Instruction: Please take the entries below from the first line through the line containing "shoulder_radius = 0.10" and repeat them exactly, leaving out everything after.

Listed records:
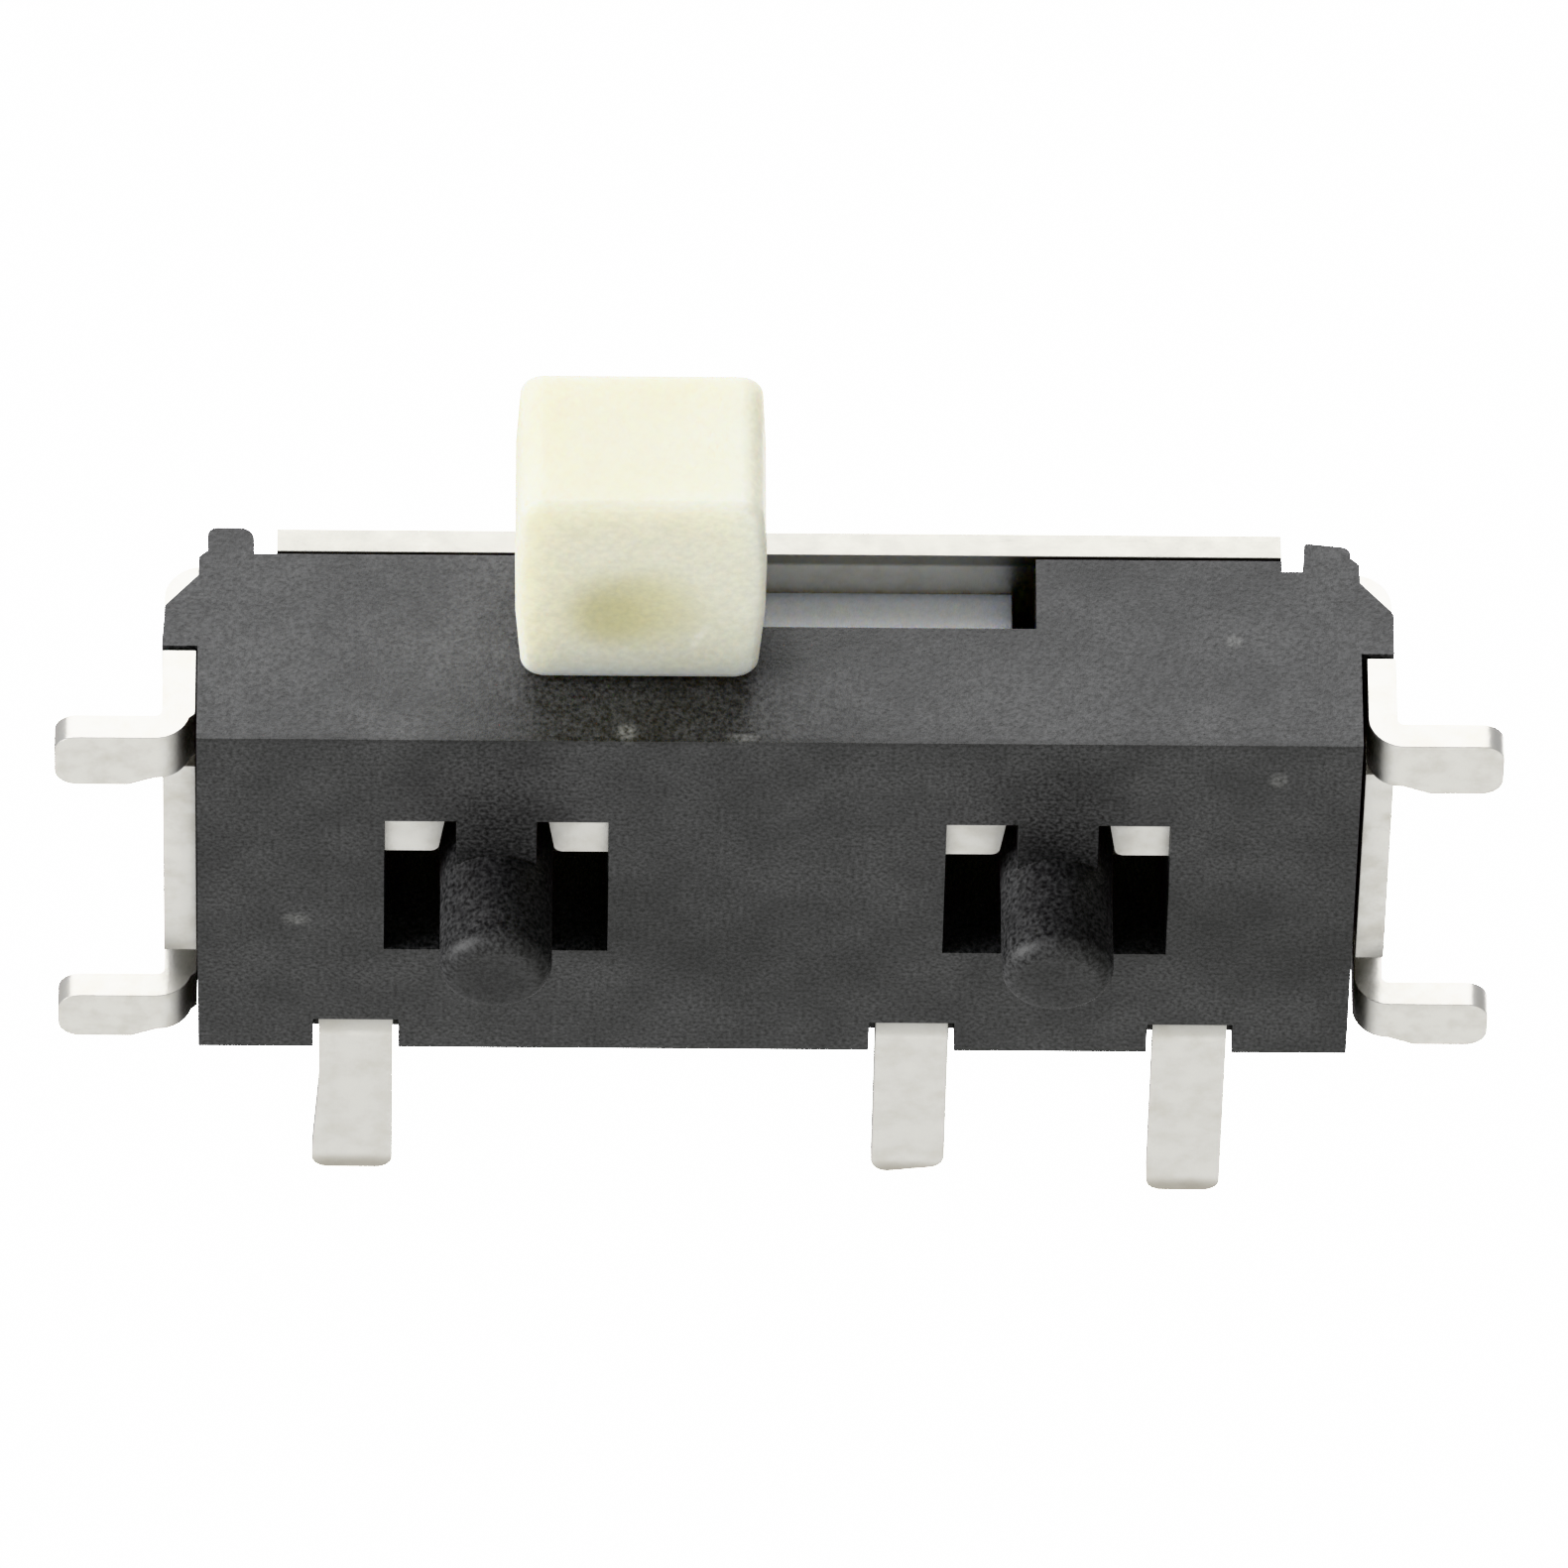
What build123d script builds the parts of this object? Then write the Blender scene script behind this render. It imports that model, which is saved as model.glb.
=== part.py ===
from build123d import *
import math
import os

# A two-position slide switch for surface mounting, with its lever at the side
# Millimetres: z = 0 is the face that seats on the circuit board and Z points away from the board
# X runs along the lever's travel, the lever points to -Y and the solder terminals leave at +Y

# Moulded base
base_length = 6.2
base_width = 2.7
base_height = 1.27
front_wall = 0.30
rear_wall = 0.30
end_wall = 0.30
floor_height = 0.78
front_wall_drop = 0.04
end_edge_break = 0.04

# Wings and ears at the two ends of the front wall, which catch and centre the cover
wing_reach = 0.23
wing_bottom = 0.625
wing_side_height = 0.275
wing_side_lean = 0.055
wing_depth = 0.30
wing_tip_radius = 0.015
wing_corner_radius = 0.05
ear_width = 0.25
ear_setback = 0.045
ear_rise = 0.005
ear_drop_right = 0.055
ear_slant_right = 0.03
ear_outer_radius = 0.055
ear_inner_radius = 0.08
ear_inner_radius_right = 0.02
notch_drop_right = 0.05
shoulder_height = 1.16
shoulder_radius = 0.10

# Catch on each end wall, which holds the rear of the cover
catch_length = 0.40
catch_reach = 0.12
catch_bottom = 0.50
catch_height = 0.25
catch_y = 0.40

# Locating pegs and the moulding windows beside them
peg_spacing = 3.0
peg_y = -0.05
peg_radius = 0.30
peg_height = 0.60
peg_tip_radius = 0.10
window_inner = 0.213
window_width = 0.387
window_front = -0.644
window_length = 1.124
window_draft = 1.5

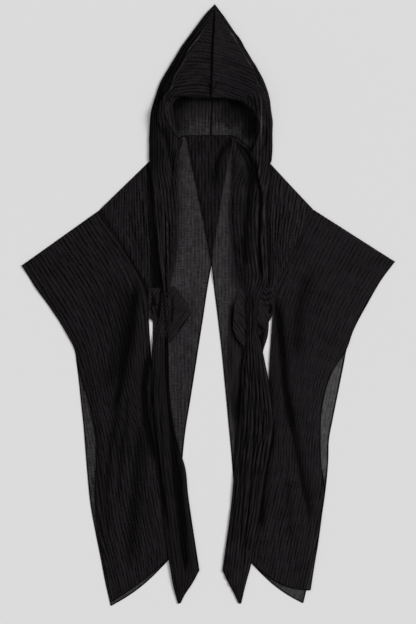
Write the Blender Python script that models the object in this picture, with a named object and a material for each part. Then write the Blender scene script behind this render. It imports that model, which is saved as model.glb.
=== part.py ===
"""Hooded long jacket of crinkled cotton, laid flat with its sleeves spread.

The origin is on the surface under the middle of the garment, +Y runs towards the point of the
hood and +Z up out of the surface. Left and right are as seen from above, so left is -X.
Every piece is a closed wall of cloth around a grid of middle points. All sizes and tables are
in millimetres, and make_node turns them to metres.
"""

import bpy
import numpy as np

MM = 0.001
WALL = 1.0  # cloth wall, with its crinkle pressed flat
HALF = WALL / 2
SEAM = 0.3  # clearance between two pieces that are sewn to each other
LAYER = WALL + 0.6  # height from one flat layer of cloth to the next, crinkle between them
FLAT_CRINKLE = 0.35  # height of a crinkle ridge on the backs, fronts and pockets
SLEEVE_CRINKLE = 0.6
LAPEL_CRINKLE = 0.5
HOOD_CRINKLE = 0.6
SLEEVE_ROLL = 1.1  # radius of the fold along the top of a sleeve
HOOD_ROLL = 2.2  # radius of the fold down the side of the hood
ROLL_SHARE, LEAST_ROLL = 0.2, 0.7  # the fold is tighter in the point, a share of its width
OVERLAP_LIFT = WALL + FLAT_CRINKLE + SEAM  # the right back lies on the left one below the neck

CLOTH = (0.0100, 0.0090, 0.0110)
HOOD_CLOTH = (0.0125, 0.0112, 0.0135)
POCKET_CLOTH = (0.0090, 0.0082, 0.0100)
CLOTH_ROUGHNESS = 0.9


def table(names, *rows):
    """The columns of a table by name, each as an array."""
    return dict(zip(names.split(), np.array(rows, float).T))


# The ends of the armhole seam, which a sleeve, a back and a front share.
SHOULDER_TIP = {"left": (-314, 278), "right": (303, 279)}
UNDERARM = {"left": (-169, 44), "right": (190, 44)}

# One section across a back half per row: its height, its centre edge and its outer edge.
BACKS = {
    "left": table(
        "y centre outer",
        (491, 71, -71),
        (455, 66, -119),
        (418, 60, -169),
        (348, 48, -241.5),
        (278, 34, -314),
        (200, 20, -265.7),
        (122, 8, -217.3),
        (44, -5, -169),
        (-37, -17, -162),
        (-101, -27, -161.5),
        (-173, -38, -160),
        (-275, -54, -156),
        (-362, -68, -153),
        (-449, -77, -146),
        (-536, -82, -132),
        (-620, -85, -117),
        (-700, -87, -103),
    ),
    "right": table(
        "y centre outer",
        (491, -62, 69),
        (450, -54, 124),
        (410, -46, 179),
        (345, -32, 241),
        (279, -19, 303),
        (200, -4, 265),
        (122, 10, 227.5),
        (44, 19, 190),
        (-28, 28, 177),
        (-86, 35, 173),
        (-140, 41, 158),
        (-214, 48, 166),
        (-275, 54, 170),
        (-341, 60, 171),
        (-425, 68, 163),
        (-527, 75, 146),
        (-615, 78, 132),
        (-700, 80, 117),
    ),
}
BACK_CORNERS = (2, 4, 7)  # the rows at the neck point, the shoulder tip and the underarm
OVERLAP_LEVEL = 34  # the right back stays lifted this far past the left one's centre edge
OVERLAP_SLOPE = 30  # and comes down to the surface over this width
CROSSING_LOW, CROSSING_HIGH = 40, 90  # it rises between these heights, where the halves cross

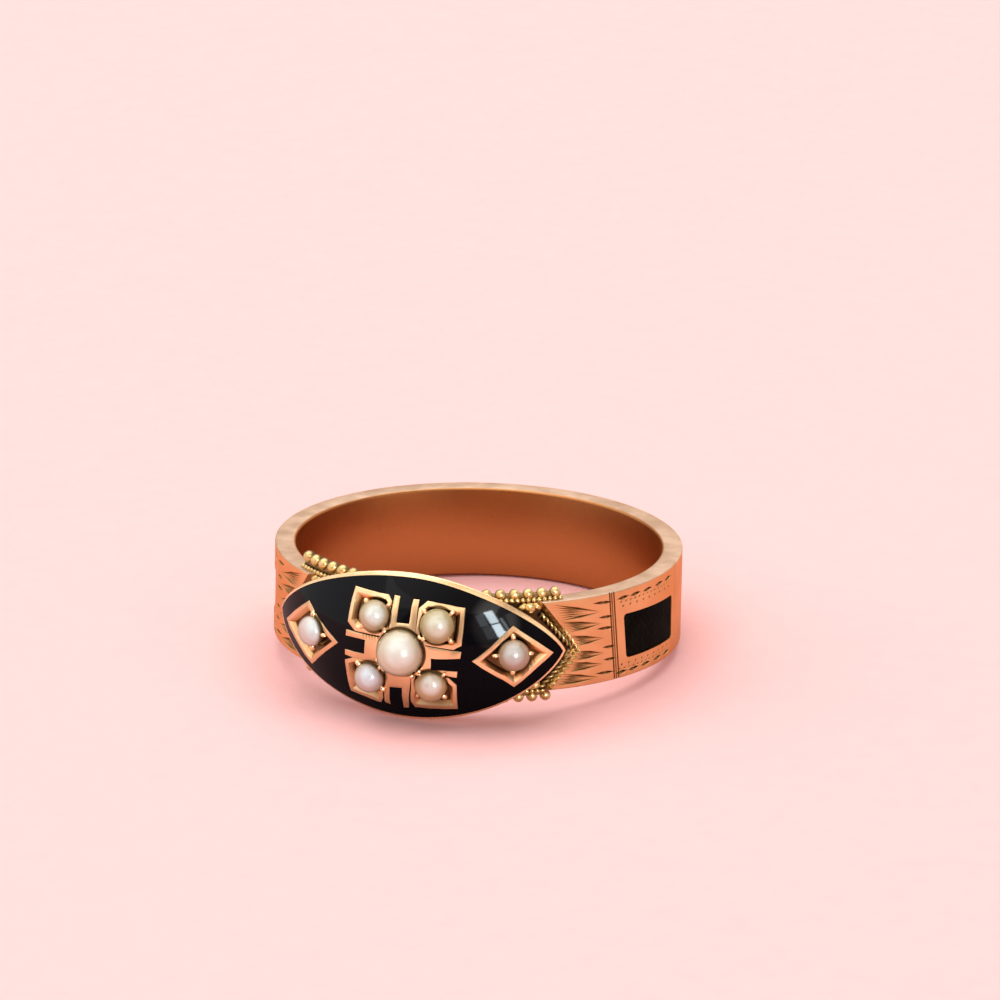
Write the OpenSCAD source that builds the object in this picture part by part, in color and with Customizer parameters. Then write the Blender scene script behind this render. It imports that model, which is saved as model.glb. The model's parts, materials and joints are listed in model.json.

Response to the task:
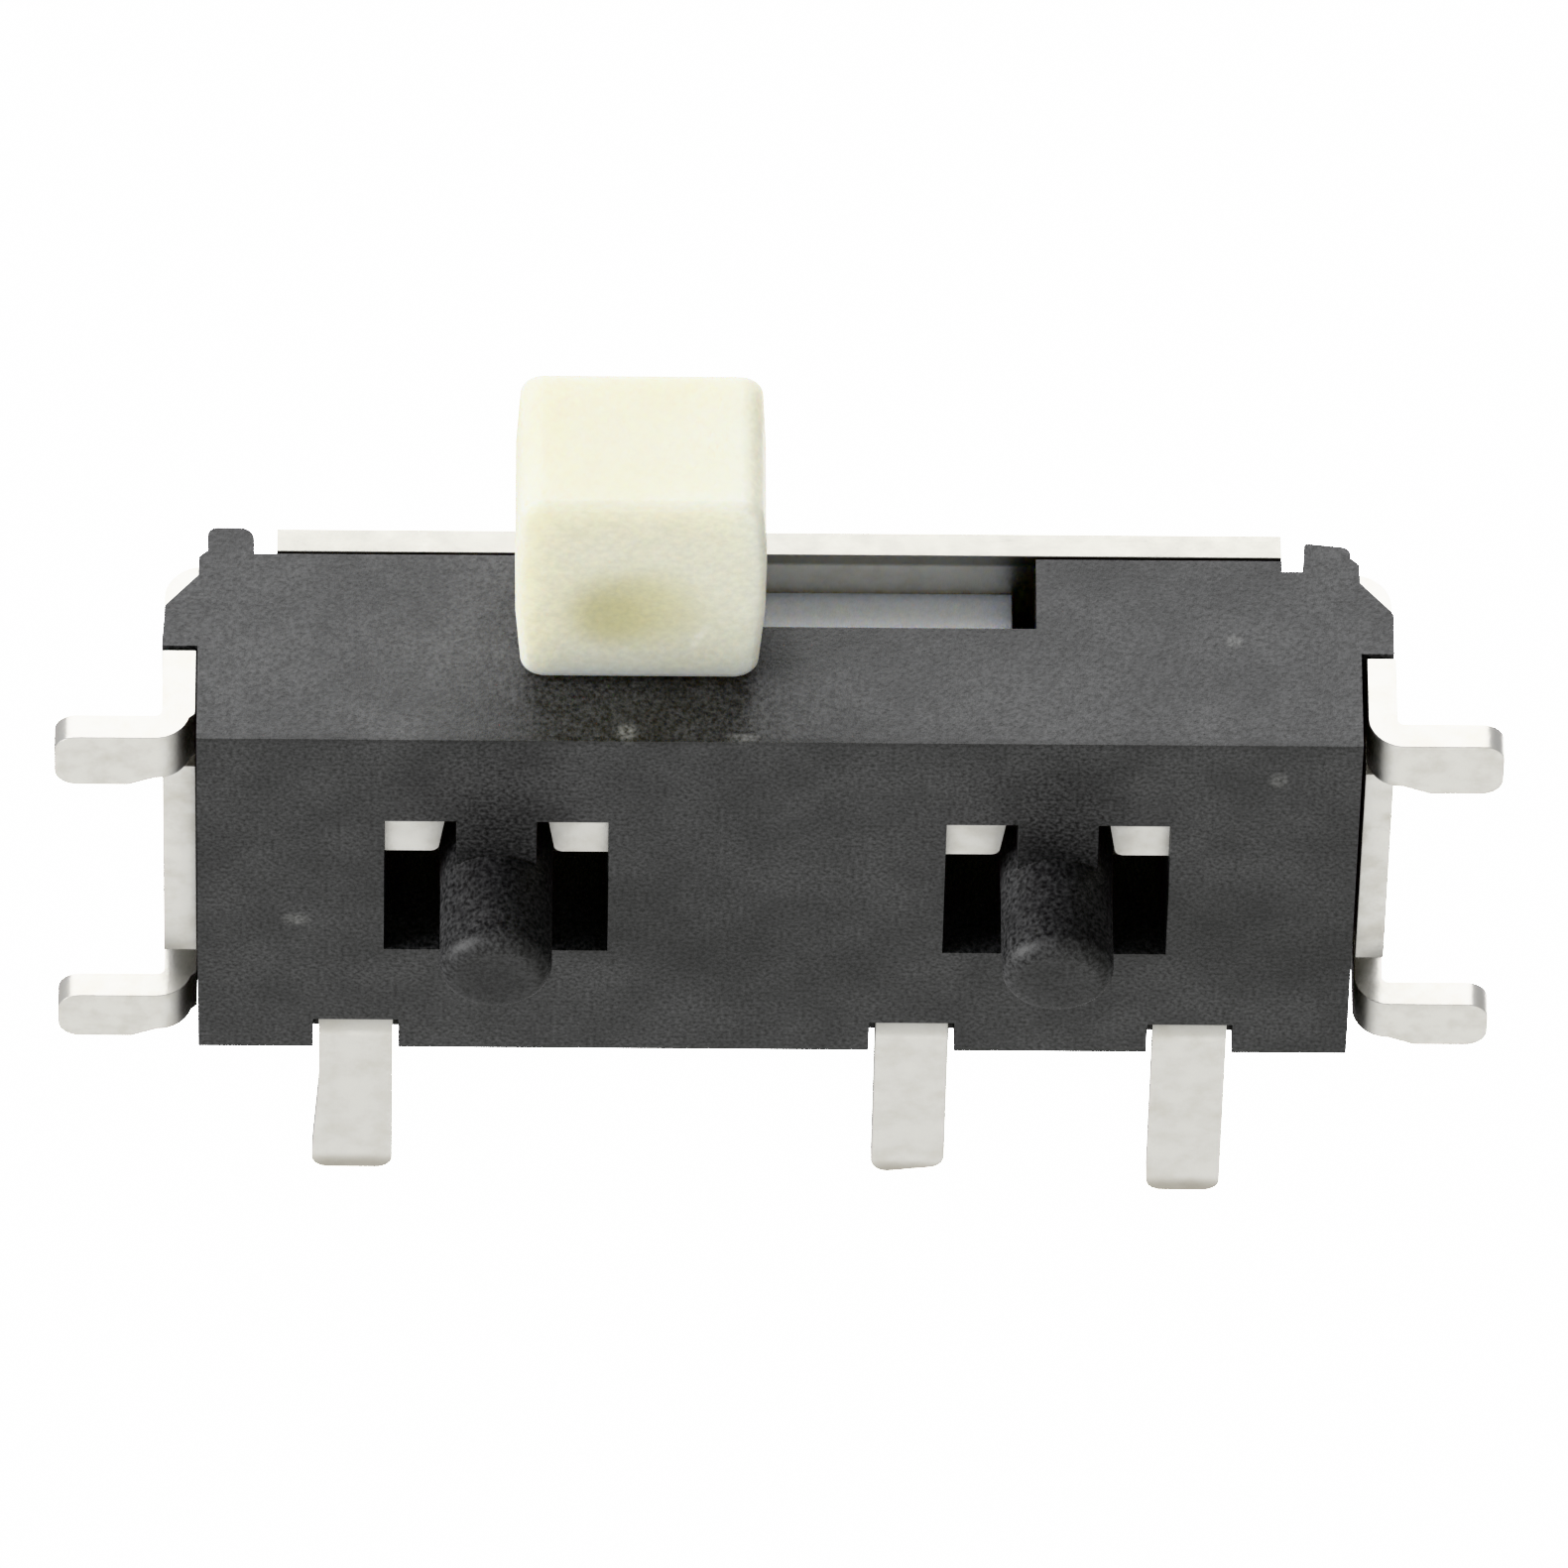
What build123d script builds the parts of this object? Then write the Blender scene script behind this render. It imports that model, which is saved as model.glb.
=== part.py ===
from build123d import *
import math
import os

# A two-position slide switch for surface mounting, with its lever at the side
# Millimetres: z = 0 is the face that seats on the circuit board and Z points away from the board
# X runs along the lever's travel, the lever points to -Y and the solder terminals leave at +Y

# Moulded base
base_length = 6.2
base_width = 2.7
base_height = 1.27
front_wall = 0.30
rear_wall = 0.30
end_wall = 0.30
floor_height = 0.78
front_wall_drop = 0.04
end_edge_break = 0.04

# Wings and ears at the two ends of the front wall, which catch and centre the cover
wing_reach = 0.23
wing_bottom = 0.625
wing_side_height = 0.275
wing_side_lean = 0.055
wing_depth = 0.30
wing_tip_radius = 0.015
wing_corner_radius = 0.05
ear_width = 0.25
ear_setback = 0.045
ear_rise = 0.005
ear_drop_right = 0.055
ear_slant_right = 0.03
ear_outer_radius = 0.055
ear_inner_radius = 0.08
ear_inner_radius_right = 0.02
notch_drop_right = 0.05
shoulder_height = 1.16
shoulder_radius = 0.10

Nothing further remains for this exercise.